>>>
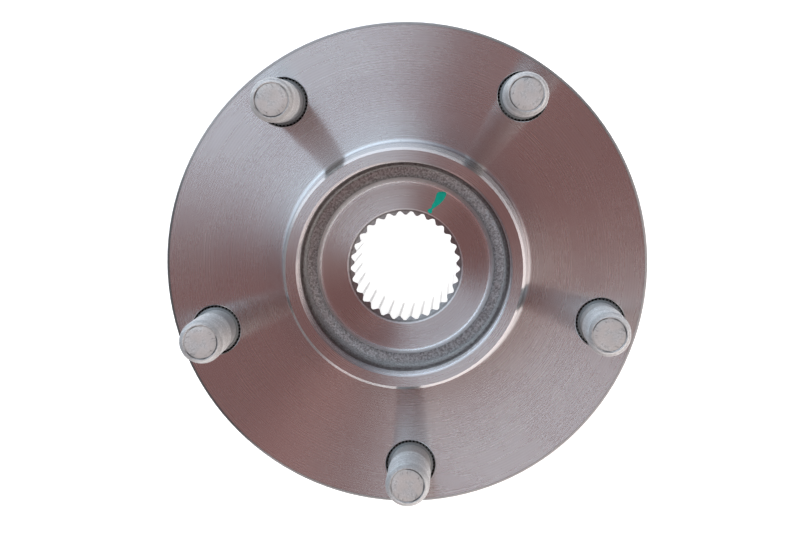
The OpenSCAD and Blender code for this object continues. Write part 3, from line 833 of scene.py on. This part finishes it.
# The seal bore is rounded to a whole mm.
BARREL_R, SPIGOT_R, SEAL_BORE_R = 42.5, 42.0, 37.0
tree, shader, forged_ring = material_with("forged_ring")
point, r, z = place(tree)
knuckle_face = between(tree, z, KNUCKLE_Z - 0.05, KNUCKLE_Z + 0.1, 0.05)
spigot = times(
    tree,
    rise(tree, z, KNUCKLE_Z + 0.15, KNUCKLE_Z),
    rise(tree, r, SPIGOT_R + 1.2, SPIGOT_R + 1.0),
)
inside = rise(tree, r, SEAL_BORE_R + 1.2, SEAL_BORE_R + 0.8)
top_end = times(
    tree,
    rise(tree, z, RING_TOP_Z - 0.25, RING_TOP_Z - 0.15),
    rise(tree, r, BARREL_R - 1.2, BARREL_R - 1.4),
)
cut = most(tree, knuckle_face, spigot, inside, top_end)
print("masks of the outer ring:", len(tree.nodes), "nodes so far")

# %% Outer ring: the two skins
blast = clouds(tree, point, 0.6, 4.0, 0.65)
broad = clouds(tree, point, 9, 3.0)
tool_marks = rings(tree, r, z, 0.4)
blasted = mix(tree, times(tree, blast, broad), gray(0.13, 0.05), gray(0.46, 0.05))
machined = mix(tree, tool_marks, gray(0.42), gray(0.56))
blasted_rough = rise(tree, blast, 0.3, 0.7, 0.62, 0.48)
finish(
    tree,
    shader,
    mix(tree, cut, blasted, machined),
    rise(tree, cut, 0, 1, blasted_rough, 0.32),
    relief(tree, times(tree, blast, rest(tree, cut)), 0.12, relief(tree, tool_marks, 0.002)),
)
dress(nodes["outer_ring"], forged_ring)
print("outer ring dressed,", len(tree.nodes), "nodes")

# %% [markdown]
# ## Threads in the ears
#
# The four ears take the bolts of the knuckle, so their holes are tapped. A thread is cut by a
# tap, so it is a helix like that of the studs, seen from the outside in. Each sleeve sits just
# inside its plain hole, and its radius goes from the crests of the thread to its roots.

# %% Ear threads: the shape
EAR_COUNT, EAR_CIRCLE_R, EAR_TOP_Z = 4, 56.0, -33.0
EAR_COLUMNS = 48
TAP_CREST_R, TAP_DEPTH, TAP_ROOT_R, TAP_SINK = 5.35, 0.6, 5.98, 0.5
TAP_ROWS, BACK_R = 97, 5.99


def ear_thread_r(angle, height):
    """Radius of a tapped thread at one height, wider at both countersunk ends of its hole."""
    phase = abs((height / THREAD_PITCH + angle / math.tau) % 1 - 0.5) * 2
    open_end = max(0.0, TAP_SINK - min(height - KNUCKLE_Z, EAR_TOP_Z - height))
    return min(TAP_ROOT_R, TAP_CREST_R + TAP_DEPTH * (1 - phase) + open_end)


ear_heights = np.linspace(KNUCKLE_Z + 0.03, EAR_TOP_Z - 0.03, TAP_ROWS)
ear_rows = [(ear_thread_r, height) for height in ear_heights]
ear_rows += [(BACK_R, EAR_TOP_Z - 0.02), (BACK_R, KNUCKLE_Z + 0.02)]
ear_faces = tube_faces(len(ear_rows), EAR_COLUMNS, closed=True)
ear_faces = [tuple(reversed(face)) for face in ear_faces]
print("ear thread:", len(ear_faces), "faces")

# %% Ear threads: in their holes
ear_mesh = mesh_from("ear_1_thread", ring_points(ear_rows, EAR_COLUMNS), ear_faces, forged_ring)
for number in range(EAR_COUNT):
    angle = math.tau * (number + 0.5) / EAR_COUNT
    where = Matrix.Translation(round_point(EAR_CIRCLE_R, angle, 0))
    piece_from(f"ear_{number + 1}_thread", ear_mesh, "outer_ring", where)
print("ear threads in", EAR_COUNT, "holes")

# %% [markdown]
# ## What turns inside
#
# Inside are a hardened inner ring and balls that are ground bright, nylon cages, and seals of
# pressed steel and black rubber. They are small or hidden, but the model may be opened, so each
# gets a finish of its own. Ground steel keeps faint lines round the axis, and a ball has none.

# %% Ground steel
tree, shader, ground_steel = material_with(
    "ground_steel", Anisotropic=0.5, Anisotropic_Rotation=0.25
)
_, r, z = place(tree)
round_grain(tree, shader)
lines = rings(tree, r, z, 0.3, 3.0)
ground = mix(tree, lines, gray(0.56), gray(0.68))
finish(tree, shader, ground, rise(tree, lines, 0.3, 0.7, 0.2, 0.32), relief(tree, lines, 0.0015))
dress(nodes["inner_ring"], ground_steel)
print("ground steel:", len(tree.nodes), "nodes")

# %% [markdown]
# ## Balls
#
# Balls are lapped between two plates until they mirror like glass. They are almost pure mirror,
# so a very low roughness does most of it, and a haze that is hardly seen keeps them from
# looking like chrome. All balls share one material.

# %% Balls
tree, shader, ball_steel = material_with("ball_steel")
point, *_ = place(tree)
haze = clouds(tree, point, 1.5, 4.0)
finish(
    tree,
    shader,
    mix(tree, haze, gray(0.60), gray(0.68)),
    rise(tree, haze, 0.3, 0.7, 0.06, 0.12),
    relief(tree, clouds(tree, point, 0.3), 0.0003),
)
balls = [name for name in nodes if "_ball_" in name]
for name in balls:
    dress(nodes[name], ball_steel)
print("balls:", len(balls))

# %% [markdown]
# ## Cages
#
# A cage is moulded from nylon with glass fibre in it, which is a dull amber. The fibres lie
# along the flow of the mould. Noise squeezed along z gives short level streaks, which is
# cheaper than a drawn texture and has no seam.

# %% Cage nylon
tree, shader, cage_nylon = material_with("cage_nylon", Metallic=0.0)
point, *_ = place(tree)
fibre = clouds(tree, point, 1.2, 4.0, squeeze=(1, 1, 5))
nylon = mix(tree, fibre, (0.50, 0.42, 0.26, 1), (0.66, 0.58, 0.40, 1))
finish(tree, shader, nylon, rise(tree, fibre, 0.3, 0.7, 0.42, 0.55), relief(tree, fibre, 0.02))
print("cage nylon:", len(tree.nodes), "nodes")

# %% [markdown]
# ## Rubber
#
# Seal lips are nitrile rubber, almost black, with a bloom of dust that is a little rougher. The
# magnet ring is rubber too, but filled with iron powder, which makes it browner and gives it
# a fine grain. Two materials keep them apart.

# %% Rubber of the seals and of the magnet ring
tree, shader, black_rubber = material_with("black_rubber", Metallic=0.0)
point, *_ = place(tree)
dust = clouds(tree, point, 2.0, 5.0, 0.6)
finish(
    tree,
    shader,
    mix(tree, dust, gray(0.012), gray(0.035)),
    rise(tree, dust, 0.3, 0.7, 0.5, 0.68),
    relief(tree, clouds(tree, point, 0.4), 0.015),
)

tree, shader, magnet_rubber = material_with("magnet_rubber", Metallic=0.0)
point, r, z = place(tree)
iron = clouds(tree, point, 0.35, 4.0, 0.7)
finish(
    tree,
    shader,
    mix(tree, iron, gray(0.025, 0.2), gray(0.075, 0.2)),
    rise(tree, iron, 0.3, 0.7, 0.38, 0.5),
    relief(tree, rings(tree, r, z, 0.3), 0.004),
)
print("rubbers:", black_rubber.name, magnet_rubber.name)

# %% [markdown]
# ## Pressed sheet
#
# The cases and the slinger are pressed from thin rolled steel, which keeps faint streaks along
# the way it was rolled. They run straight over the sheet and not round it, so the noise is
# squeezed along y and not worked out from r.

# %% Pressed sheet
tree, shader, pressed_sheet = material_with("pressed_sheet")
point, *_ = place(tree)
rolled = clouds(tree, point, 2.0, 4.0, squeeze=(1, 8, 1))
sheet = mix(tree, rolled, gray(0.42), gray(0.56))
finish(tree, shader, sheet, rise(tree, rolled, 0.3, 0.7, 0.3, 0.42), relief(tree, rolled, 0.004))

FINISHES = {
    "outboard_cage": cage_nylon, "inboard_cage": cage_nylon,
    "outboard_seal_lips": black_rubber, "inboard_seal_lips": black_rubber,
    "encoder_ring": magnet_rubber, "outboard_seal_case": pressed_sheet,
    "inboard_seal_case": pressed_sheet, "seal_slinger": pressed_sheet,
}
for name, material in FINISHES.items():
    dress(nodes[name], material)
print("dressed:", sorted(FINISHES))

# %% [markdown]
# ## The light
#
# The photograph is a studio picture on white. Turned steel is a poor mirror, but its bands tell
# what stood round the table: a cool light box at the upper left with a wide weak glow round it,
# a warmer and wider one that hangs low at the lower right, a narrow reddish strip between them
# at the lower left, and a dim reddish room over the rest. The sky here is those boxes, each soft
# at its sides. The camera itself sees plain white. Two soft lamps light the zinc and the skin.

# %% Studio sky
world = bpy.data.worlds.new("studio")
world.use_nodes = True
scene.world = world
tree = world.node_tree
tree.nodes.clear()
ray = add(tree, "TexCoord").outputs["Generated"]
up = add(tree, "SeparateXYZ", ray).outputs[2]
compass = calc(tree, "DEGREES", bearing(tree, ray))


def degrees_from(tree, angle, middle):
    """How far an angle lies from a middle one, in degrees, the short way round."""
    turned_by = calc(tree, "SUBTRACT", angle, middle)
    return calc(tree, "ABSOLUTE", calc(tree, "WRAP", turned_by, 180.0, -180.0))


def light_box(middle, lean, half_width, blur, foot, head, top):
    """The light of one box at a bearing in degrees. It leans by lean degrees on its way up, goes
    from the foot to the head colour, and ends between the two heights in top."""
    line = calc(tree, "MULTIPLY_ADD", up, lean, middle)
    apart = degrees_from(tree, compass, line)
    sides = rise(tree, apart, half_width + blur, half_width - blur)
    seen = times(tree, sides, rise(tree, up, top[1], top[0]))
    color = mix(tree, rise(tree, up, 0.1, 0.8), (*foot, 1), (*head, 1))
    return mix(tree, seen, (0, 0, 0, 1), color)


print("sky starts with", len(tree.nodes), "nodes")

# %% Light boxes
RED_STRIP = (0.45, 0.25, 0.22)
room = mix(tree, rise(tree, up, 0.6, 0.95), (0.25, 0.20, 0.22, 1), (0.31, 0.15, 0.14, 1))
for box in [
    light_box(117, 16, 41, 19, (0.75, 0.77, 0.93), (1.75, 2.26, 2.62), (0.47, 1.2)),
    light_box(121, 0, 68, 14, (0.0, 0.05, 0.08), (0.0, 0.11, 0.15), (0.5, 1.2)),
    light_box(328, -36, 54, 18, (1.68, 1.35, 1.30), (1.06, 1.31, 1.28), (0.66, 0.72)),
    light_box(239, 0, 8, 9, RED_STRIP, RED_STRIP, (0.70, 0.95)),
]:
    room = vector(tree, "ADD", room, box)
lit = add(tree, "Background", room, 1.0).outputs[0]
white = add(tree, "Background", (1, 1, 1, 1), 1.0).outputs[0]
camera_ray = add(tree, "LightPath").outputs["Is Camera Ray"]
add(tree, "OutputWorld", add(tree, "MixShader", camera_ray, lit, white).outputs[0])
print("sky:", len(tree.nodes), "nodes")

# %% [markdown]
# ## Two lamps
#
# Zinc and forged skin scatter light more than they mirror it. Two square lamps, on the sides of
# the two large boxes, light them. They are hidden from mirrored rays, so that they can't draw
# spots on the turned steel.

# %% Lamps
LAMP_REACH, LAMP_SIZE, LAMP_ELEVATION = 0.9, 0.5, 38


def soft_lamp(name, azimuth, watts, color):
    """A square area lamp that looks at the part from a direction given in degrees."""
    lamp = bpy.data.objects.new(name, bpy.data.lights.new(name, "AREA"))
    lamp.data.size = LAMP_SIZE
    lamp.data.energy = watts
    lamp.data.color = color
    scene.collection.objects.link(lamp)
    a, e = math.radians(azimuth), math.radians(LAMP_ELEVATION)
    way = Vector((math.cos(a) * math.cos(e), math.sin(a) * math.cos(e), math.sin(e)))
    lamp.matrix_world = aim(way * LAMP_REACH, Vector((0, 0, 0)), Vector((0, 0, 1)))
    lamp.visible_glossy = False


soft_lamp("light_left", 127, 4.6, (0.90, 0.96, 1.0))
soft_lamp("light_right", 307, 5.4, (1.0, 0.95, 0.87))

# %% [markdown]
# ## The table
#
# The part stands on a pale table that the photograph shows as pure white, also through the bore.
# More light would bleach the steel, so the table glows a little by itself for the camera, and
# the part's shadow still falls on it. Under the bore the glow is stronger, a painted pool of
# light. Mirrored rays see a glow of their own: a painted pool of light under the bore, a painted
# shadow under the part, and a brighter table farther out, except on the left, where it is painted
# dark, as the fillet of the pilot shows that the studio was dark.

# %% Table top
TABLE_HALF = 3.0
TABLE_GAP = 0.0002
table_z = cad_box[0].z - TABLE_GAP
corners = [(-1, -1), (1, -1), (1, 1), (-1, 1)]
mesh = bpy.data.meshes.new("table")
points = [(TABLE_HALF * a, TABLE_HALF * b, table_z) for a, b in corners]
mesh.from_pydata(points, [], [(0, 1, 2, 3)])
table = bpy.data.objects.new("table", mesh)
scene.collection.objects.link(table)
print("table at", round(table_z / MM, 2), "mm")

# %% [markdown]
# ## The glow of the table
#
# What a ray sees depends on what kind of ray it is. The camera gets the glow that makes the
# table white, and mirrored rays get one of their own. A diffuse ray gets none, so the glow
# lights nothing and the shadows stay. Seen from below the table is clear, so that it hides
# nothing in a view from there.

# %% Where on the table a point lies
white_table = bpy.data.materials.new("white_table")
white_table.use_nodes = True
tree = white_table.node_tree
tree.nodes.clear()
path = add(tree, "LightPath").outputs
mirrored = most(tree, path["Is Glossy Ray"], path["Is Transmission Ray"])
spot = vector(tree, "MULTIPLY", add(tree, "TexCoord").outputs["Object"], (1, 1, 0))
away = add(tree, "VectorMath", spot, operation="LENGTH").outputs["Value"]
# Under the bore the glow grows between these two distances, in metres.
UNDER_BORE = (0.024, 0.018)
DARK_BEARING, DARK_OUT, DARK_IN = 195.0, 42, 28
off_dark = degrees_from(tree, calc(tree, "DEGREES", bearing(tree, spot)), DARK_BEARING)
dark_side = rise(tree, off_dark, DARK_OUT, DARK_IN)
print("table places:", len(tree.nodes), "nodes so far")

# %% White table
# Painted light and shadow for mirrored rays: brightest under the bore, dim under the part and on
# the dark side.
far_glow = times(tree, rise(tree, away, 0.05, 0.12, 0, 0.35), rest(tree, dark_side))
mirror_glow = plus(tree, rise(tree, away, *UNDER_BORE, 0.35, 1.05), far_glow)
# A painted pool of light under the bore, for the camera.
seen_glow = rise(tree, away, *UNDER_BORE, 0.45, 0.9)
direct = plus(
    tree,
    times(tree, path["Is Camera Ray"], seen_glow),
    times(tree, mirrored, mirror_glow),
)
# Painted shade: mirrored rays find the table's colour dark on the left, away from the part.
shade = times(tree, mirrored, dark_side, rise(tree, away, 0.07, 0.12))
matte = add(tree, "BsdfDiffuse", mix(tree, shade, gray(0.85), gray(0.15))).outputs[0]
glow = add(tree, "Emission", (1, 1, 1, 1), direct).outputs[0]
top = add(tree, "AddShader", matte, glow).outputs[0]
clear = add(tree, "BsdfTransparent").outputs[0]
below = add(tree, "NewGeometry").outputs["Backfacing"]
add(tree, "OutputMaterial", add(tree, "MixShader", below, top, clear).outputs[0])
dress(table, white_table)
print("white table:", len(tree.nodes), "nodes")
<<<
**Aim of the exercise**
Your answer should be exactly the lines of the data above, from the first through the line containing "TAP_ROWS, BACK_R = 97, 5.99".

**Finished exercise**
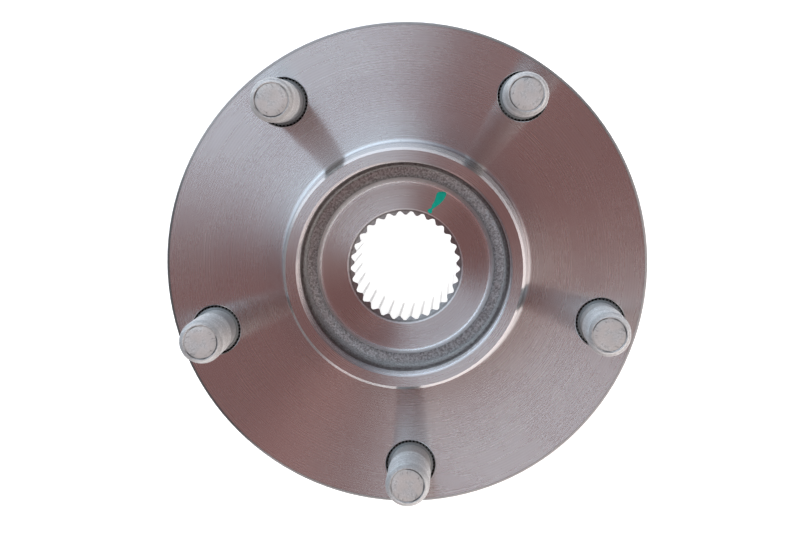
The OpenSCAD and Blender code for this object continues. Write part 3, from line 833 of scene.py on. This part finishes it.
# The seal bore is rounded to a whole mm.
BARREL_R, SPIGOT_R, SEAL_BORE_R = 42.5, 42.0, 37.0
tree, shader, forged_ring = material_with("forged_ring")
point, r, z = place(tree)
knuckle_face = between(tree, z, KNUCKLE_Z - 0.05, KNUCKLE_Z + 0.1, 0.05)
spigot = times(
    tree,
    rise(tree, z, KNUCKLE_Z + 0.15, KNUCKLE_Z),
    rise(tree, r, SPIGOT_R + 1.2, SPIGOT_R + 1.0),
)
inside = rise(tree, r, SEAL_BORE_R + 1.2, SEAL_BORE_R + 0.8)
top_end = times(
    tree,
    rise(tree, z, RING_TOP_Z - 0.25, RING_TOP_Z - 0.15),
    rise(tree, r, BARREL_R - 1.2, BARREL_R - 1.4),
)
cut = most(tree, knuckle_face, spigot, inside, top_end)
print("masks of the outer ring:", len(tree.nodes), "nodes so far")

# %% Outer ring: the two skins
blast = clouds(tree, point, 0.6, 4.0, 0.65)
broad = clouds(tree, point, 9, 3.0)
tool_marks = rings(tree, r, z, 0.4)
blasted = mix(tree, times(tree, blast, broad), gray(0.13, 0.05), gray(0.46, 0.05))
machined = mix(tree, tool_marks, gray(0.42), gray(0.56))
blasted_rough = rise(tree, blast, 0.3, 0.7, 0.62, 0.48)
finish(
    tree,
    shader,
    mix(tree, cut, blasted, machined),
    rise(tree, cut, 0, 1, blasted_rough, 0.32),
    relief(tree, times(tree, blast, rest(tree, cut)), 0.12, relief(tree, tool_marks, 0.002)),
)
dress(nodes["outer_ring"], forged_ring)
print("outer ring dressed,", len(tree.nodes), "nodes")

# %% [markdown]
# ## Threads in the ears
#
# The four ears take the bolts of the knuckle, so their holes are tapped. A thread is cut by a
# tap, so it is a helix like that of the studs, seen from the outside in. Each sleeve sits just
# inside its plain hole, and its radius goes from the crests of the thread to its roots.

# %% Ear threads: the shape
EAR_COUNT, EAR_CIRCLE_R, EAR_TOP_Z = 4, 56.0, -33.0
EAR_COLUMNS = 48
TAP_CREST_R, TAP_DEPTH, TAP_ROOT_R, TAP_SINK = 5.35, 0.6, 5.98, 0.5
TAP_ROWS, BACK_R = 97, 5.99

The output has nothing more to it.